Ms. Weiner personally drafted the motion put forward by Commissioner Holland. When the draft was circulated for Commission review three days beforehand, the digital footprint showed the original author. Certainly Ms. Weiner must have been disappointed that the proposed policy, which would have cost the taxpayers $50 million and made the Port the owner of 300 trucks, was not adopted. I proposed a different solution to achieve the clean-air goals that the Commission approved back in 2008. My solution kept people employed as trade recovered, reduced diesel emissions by more than 700 metric tons, improved the health of thousands of people in South Seattle, and cost $7.5 million in the first year - $5 million of which came from a federal government grant. Would the public interest have been better served if the Port had given $50 million to a private truck manufacturer and still not had any idea of how we would get to cleaner air two years ahead of the EPA Clean Air mandate? That is what Ms. Weiner’s draft proposal would have accomplished – nothing. That is why I offered my Clean Trade motion, as an alternative that would lead to real results. The Commission passed my plan in January 2011 on a 5-0 vote.

The responsibility of an elected official is to achieve long-term solutions in a way that benefits the public interest and the quality of life for our citizens while being fully accountable for how we use public money. The proposed motions where I abstained or voted to table were those I believed to be bad policy and not in the best interests of King County's taxpayers. Voters re-elected me with nearly 60 percent of the vote in 2011. The Washington Conservation Voters endorsed me in 2007 and 2011, as did the Cascade Bicycle Club.

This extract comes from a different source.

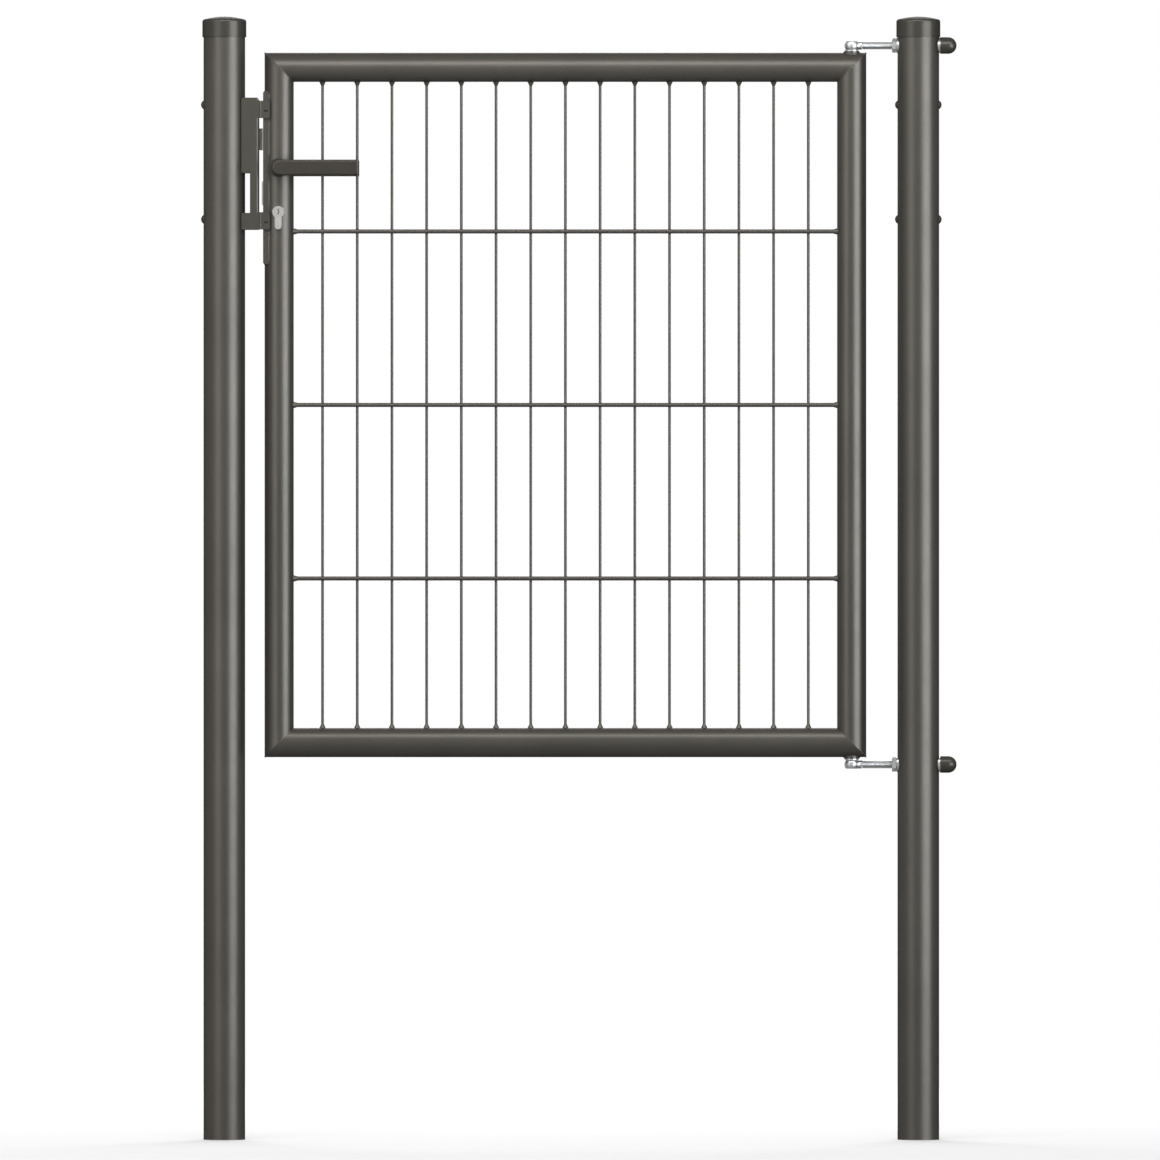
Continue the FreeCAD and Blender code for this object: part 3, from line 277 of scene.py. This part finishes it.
def zinc_plating(name):
    """Bright zinc on turned steel: cool grey with cloudy passivation and faint lathe lines round the bolt."""
    finish = Finish(name, Metallic=0.6)
    clouds = finish.spread(finish.grain(finish.place(), ZINC_CLOUDS, detail=4.0), start=0.35, end=0.65)
    coloured = finish.blend(clouds, linear(138, 139, 140), linear(151, 151, 150))
    turned = finish.bump(finish.lines(LATHE_LINES, detail=2.0), depth=0.000006, strength=0.5)
    gloss = finish.spread(clouds, low=0.33, high=0.38)
    return finish.shade(Base_Color=coloured, Roughness=gloss, Normal=turned)


def brushed_steel(name, dark, light, roughness, brushed, metallic=1.0):
    """Steel brushed along one axis: long fine scratches that lift and dull the surface."""
    finish = Finish(name, Metallic=metallic)
    scratches = finish.lines(brushed, detail=4.0, roughness=0.6)
    coloured = finish.blend(finish.spread(scratches, start=0.3, end=0.7), dark, light)
    cuts = finish.bump(scratches, depth=0.000008, strength=0.6)
    smudges = finish.grain(finish.place(), STEEL_SMUDGES, detail=3.0)
    gloss = finish.spread(smudges, start=0.3, end=0.7, low=roughness - 0.05, high=roughness + 0.06)
    return finish.shade(Base_Color=coloured, Roughness=gloss, Normal=cuts)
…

To set the record straight, this is the Teamsters’ end game: the Teamsters, locally and nationally, want to make private truckers public employees of public ports. The courts and Congress have rejected this model because of our federal laws that prohibit it. The Teamsters tested that federal law (the Interstate Commerce Act) in federal court. The Ninth Circuit Court of Appeals upheld the law, ruling last year that public ports could not ban private truck operators.

Regarding the cruise ship waste issue: we took a 5-0 vote in Spring 2012 to prohibit for the first time ever cruise ships discharging at berth. This is a mandatory requirement written into the berthing agreements: a binding contract between the Port and the cruise ship companies, subject to fines and other penalties should the cruise ships violate the agreement.

The Department of Ecology memorandum referred to in Ms. Weiner's post is a voluntary agreement. It has no legal provisions to prohibit wastewater discharge. Moreover, it is not binding and cruise lines can opt out of it at any time. I believe the people of Seattle and the health of Elliott Bay and Puget Sound deserve to have the Port prohibit cruise ship dumping at berth as part of a legally binding contract. In addition, all the cruise ships are using cleaner fuels and/or shore-power hook-ups while at berth as a result of Commission policy mandates, all of which I have supported.

I currently have the support of environmental champions Jeanette Henderson, board chair of the Sightline Institute; Ross Macfarlane, senior advisor on business partnerships at Climate Solutions; Kathe Fowler, Maryanne Tagney Jones, and others because of my extensive clean-trade initiatives at the Port. I'm against coal trains that crisscross our state, endangering our communities and preventing us from enjoying our public parks, waterfront, and bike and walking paths. I have stated publicly for months that I am opposed to using public money to support a fossil fuel economy - all our energy infrastructure investments should be in clean energy.

Here are my other environmental accomplishments:

* Launching one of the nation’s leading aviation biofuels initiatives in partnership with Alaska Airlines, Climate Solutions, Pacific Northwest National Laboratory in Eastern Washington, UW and WSU – creating the foundation for a new clean fuels source of supply in our state;

* Designing the financing strategy to ensure a closed-loop stormwater system for Sea-Tac Airport’s new Rental Car Facility, which created 3,700 family-wage jobs while under construction and is now the second-largest Silver LEEDS-Certified building in Washington;

*Opening the first public beach and recreational boating access on the Lower Duwamish River after decades of clean-up and habitat restoration;

* Supporting the Lower Duwamish Habitat Restoration Plan that creates 23 new restored habitat wetlands on privately held land on the river and planning an additional 40 acres of restored habitat and wetlands in the coming decades;

* Teaming with Puget Sound Partnership, Department of Ecology, EPA, Lower Duwamish Clean-Up Coalition, and tribal nations to prepare for cleaning up the Lower Duwamish River, including spending $60 million on early-action Superfund clean-up efforts;

*Mandating that all cruise ships use shore-power hook-ups and cleaner fuels with100 percent compliance by the cruise ship industry, which brings more than $400 million into the local economy each cruise season;

* Funding bike paths along the Lower Duwamish River and Harbor Island while working with King County and the cities of Redmond and Kirkland to develop trails along the Eastside Rail Corridor; and

*Reporting to Al Gore’s Global Climate Change Commission for seven years to study climate change with international partners and tackle environmental clean-up, restoration, and recovery in Russia and Eastern Europe.

And now, Weiner's response:

The lady doth protest too much, me thinks. Corporate polluters don’t tend to give thousands of dollars to Seattle-area environmental champions.